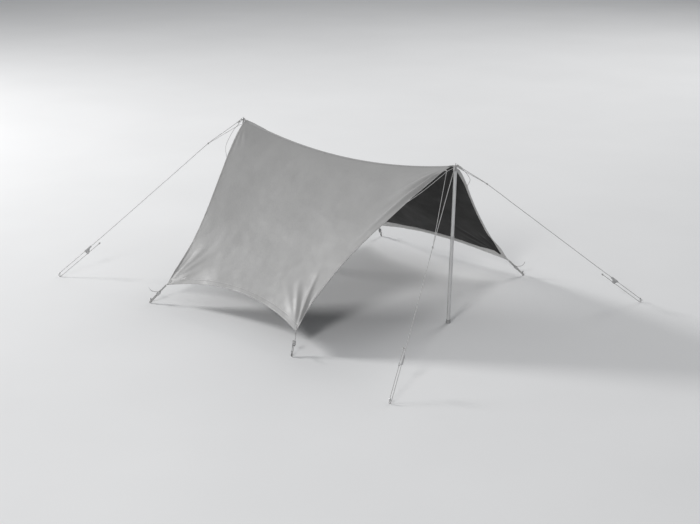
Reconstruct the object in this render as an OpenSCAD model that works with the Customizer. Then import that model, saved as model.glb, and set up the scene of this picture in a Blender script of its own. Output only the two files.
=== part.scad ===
// A tarp shelter pitched on two poles. The canopy is two panels sewn along a ridge and cut in
// curves on every side. A telescoping pole stands under each end of the ridge, four guy lines run
// from the ridge ends to pegs, and four adjustable straps hold the corners down to pegs.
// The origin is the middle of the front pole's foot, on the ground. +X points out of the front
// opening, +Y to the left and +Z up. A quarter is named by its signs: sx is 1 at the front and -1
// at the rear, sy is 1 on the left and -1 on the right.

/* [Pitch] */
// Height of the eyelets that the poles stand in
tip_height = 1249; // [1200:1:1300]
// Distance between the two eyelets
tip_spacing = 2410; // [2380:10:2440]
// How far each pole's foot stands in from below its eyelet
foot_inset = 40; // [20:5:60]
// Distance of a canopy corner from the middle, along the ridge
corner_x = 765; // [740:5:790]
// Distance of a canopy corner from the ridge, across
corner_y = 1230; // [1200:5:1250]
// Height of a canopy corner above the ground
corner_height = 145; // [140:5:160]

/* [Canopy] */
// Drop of the ridge's middle below its ends
ridge_sag = 120; // [80:5:150]
// Rise of the bottom hem's curve, measured up the slope
hem_cut = 145; // [100:5:170]
// Depth of the side hem's curve
side_cut = 96; // [70:2:110]
// How far the side hem bulges out of the plane of the slope
side_bulge = 52; // [40:1:70]
// How far the middle of a panel bulges out
middle_bulge = 27; // [10:1:40]
// Upright thickness of the canopy solid
panel_t = 4; // [3:0.5:5]
// Distance from an eyelet to the cloth at the end of the ridge
end_gap = 35; // [30:1:40]

/* [Poles] */
// Outside diameter of the lower tube
lower_d = 28; // [27.6:0.1:28.4]
// Outside diameter of the upper tube
upper_d = 25; // [24.8:0.1:25]
// Wall of both tubes
tube_wall = 1.2; // [1:0.1:1.2]
// Height of the lower tube's top end, along the pole
lower_top = 700; // [650:10:750]
// Height of the upper tube's bottom end, along the pole
upper_bottom = 535; // [520:5:550]
// Diameter of the rubber foot
foot_d = 38; // [36:1:42]

/* [Guy lines] */
// Distance of a guy peg from the middle, along the ridge
guy_peg_x = 1935; // [1900:5:1960]
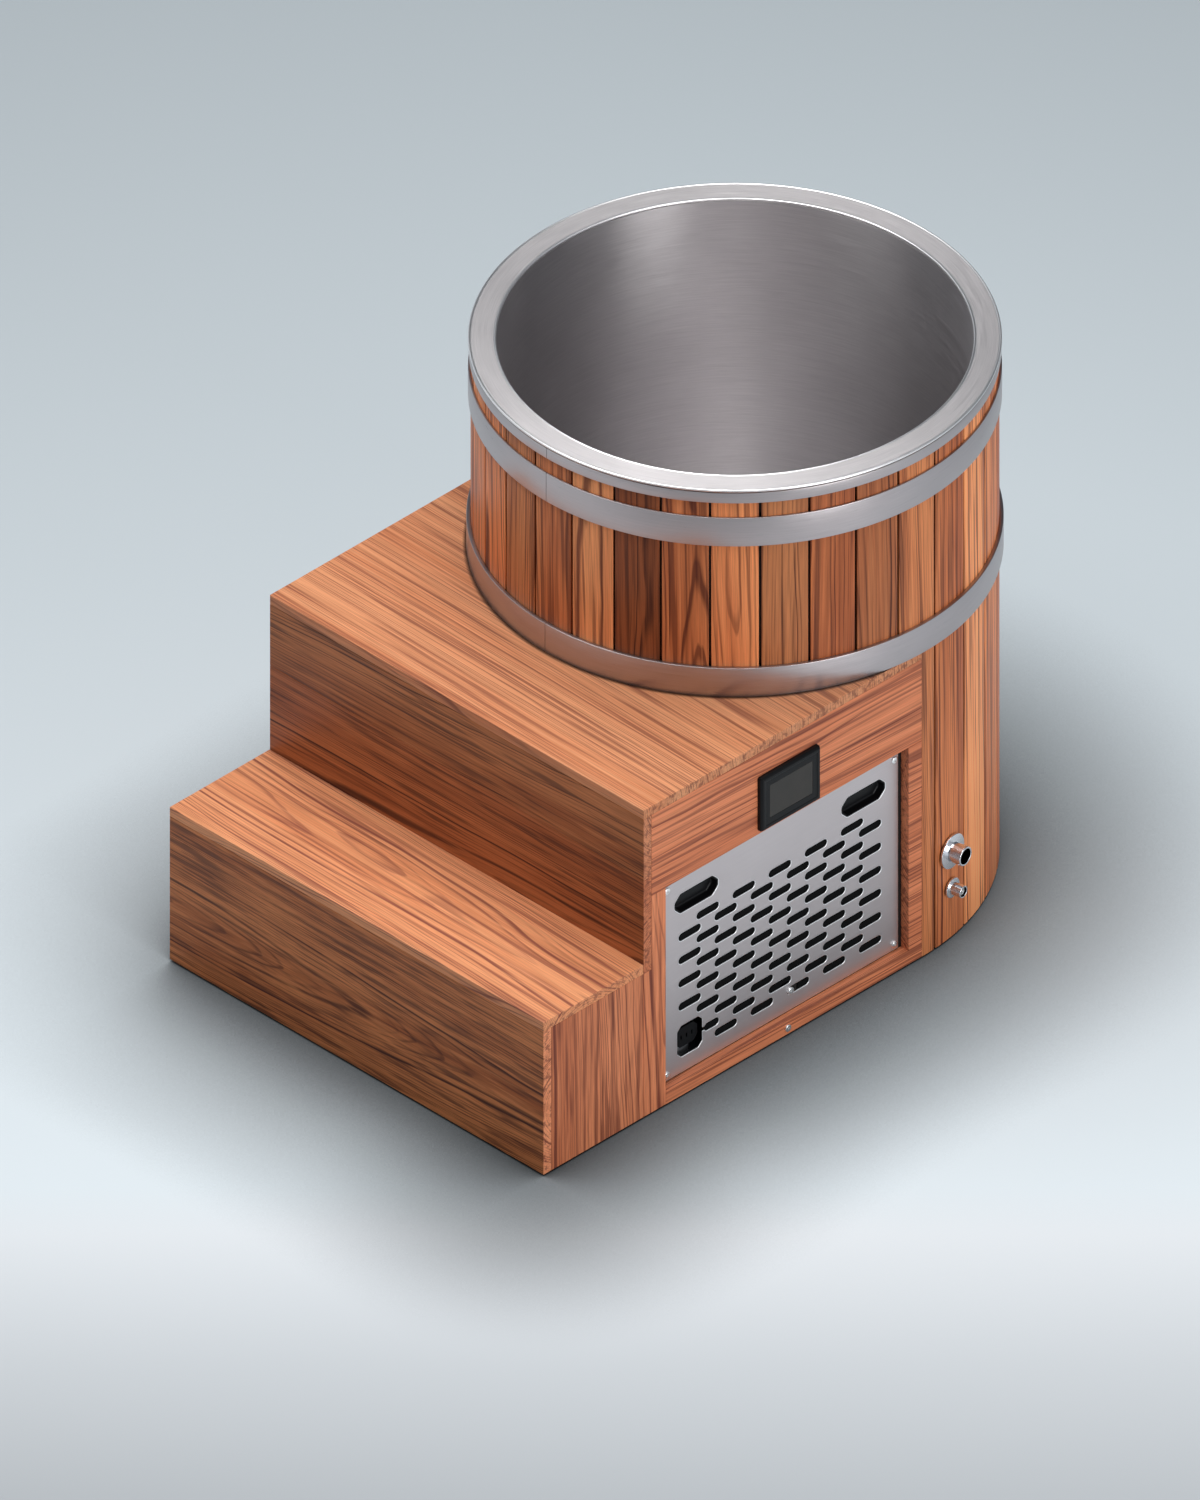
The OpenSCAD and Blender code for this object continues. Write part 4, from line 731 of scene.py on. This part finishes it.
+===+
_Goal_
Count how many lines of the data include the word "from". Your reply should be that number alone.

_Solved exercise_
7